▶ Dataset excerpt
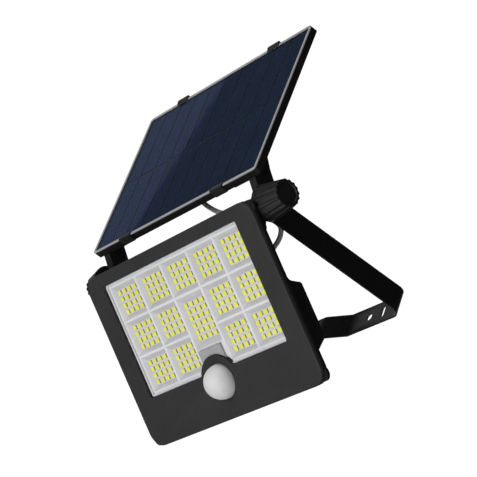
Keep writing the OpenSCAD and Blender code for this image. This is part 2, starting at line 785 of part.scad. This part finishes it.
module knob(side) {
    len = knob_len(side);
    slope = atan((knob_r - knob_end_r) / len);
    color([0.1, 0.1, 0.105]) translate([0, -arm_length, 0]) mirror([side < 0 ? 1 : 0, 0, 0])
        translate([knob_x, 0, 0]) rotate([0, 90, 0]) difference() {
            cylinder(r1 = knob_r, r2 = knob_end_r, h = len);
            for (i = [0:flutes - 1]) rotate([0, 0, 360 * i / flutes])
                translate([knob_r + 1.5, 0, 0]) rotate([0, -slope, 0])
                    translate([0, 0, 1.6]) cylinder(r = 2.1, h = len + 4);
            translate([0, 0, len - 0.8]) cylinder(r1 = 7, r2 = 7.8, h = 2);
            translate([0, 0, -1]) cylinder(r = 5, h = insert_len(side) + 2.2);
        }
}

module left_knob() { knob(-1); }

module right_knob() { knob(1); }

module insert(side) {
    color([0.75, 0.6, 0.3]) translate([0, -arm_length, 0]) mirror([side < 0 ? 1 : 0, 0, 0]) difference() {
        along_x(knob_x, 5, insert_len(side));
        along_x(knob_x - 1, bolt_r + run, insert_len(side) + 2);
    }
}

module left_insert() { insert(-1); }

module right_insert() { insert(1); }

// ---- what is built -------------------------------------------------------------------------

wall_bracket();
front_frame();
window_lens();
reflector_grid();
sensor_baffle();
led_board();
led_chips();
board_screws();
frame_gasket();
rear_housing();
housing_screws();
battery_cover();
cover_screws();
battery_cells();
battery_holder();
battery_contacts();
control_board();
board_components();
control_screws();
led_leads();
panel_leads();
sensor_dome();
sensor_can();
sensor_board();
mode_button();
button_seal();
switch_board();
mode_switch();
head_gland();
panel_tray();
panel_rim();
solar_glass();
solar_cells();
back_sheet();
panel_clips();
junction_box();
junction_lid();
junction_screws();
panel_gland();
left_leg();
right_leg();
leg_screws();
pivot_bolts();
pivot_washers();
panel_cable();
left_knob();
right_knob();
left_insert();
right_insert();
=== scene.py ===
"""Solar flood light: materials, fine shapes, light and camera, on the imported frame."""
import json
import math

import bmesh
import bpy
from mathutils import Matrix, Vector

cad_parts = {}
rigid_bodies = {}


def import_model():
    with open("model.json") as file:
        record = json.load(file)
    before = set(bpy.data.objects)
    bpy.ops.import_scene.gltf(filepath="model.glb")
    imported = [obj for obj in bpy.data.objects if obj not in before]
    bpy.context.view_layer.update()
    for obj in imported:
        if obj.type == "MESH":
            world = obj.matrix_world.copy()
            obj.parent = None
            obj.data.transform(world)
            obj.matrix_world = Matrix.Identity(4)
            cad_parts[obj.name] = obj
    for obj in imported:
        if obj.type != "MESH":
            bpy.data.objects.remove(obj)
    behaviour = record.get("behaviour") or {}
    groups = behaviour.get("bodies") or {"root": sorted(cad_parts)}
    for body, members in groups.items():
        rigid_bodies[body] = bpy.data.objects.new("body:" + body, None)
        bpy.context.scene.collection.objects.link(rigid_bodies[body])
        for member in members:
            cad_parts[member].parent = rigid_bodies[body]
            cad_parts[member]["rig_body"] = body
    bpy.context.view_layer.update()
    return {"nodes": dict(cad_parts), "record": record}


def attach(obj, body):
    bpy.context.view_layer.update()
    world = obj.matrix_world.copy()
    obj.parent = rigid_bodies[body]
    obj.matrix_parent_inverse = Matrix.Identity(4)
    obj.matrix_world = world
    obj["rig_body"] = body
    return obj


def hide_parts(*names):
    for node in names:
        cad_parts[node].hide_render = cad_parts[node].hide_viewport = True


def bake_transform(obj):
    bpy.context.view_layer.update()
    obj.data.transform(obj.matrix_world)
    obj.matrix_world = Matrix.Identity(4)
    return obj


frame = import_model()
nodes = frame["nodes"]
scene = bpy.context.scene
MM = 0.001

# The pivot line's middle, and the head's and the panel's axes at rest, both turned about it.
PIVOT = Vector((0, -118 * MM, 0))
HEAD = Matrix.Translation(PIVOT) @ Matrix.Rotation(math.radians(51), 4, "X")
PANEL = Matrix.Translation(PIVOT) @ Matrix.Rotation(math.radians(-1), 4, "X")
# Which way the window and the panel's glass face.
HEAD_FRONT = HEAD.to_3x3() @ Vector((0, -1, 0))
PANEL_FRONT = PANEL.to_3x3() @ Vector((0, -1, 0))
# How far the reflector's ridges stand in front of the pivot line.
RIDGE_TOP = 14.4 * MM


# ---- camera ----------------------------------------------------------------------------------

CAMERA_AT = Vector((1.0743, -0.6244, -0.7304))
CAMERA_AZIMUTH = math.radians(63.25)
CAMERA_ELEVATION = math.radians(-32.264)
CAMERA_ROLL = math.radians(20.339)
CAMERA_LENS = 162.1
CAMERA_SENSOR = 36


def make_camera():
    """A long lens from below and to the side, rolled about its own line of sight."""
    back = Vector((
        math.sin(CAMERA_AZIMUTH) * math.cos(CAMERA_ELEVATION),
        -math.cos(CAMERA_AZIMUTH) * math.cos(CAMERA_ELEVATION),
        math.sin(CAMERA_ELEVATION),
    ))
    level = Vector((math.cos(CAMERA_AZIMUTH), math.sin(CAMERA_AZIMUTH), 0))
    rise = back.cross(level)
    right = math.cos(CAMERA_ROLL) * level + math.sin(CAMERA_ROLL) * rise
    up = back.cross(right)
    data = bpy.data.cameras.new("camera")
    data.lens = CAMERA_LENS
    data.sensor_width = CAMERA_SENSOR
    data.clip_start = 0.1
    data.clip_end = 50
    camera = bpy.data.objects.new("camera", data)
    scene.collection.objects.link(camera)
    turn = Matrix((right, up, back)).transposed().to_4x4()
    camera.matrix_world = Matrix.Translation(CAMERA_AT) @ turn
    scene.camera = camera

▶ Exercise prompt
What is needed is an exact copy of the lines from the start of the listing through the line where "---- what is" sits, please, both end lines included and nothing more.

▶ Solution to this problem
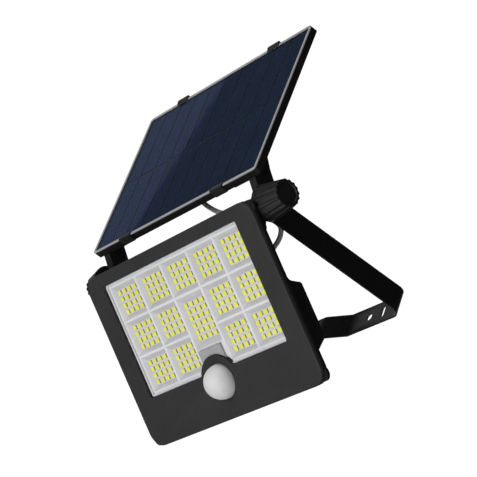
Keep writing the OpenSCAD and Blender code for this image. This is part 2, starting at line 785 of part.scad. This part finishes it.
module knob(side) {
    len = knob_len(side);
    slope = atan((knob_r - knob_end_r) / len);
    color([0.1, 0.1, 0.105]) translate([0, -arm_length, 0]) mirror([side < 0 ? 1 : 0, 0, 0])
        translate([knob_x, 0, 0]) rotate([0, 90, 0]) difference() {
            cylinder(r1 = knob_r, r2 = knob_end_r, h = len);
            for (i = [0:flutes - 1]) rotate([0, 0, 360 * i / flutes])
                translate([knob_r + 1.5, 0, 0]) rotate([0, -slope, 0])
                    translate([0, 0, 1.6]) cylinder(r = 2.1, h = len + 4);
            translate([0, 0, len - 0.8]) cylinder(r1 = 7, r2 = 7.8, h = 2);
            translate([0, 0, -1]) cylinder(r = 5, h = insert_len(side) + 2.2);
        }
}

module left_knob() { knob(-1); }

module right_knob() { knob(1); }

module insert(side) {
    color([0.75, 0.6, 0.3]) translate([0, -arm_length, 0]) mirror([side < 0 ? 1 : 0, 0, 0]) difference() {
        along_x(knob_x, 5, insert_len(side));
        along_x(knob_x - 1, bolt_r + run, insert_len(side) + 2);
    }
}

module left_insert() { insert(-1); }

module right_insert() { insert(1); }

// ---- what is built -------------------------------------------------------------------------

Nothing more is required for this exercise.